David Harbour as Santa Claus and Alexis Louder in Violent Night (2022)
David Harbour as a bad ass Santa Claus repels a home invasion. With Alexis Louder in the background.

Norwegian director Tommy Wirkola first appeared with Kill Buljo: The Movie (2007), a low-budget splatter-heavy parody of Quentin Tarantino’s Kill Bill films and then had a midnight hit with the Nazi zombie film Dead Snow (2009). This led to the Hollywood-backed Hansel & Gretel: Witch Hunters (2013), as well as sequels to both his earlier films with Kill Buljo 2 (2013) and Dead Snow 2 (2014), the horror comedy mockumentary Kurt Josef Wagle and the Legend of the Sea Witch (2010), What Happened to Monday (2017) set in an overpopulated dystopian future and the non-genre The Trip (2021).

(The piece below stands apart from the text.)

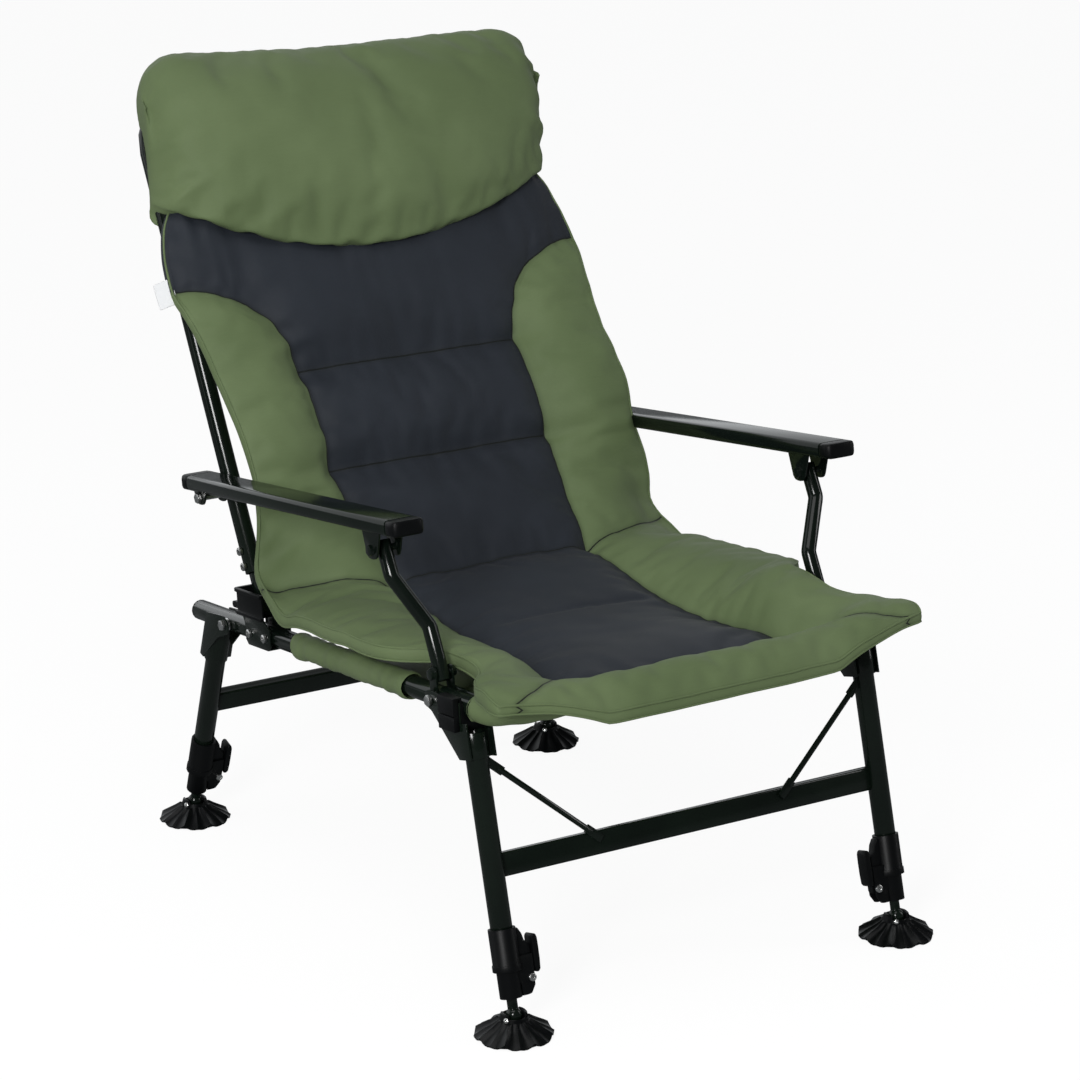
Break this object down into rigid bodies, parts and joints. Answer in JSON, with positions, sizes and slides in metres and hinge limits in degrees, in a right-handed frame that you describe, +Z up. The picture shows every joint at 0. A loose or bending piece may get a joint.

From the opening scene with David Harbour’s Santa getting drunk in a bar in England amid cynical comments about his Christmas deliveries and people’s spirit before getting onto the sleigh to take off and vomiting over the side onto the barkeep, it is clear this is no rosily sentimental Christmas movie. We even get scenes with the sleigh flying across Washington D.C. and David Harbour standing up to piss over the side. John Leguizamo introduces himself with a line “Bah humbug, motherfucker,” while in a later scene he has Alex Hassell a prisoner prepared to crush his testicles in a nutcracker doll.

The film does not fail to deliver on the ‘violent’ half of the title. Wirkola serves up assorted scenes with David Harbour’s Santa in hand-to-hand combat, battering people’s heads in with a sledgehammer and using Christmas decorations as weapons. At one point, we even get a scene with Santa having to stitch up his own bullet wound.

The results are rather entertaining for anybody who gets very cynical about the whole Christmas thing. Tommy Wirkola’s films show a penchant for cartoony over-the-top splatter and this is a work perfectly suited to his sensibilities. I would go so far as to say it is his most accomplished film to date. It is also a film perfectly well suited to David Harbour, the breakout star from tv’s Stranger Things (2016- ), who nails the gruff, grumpy Santa to perfection.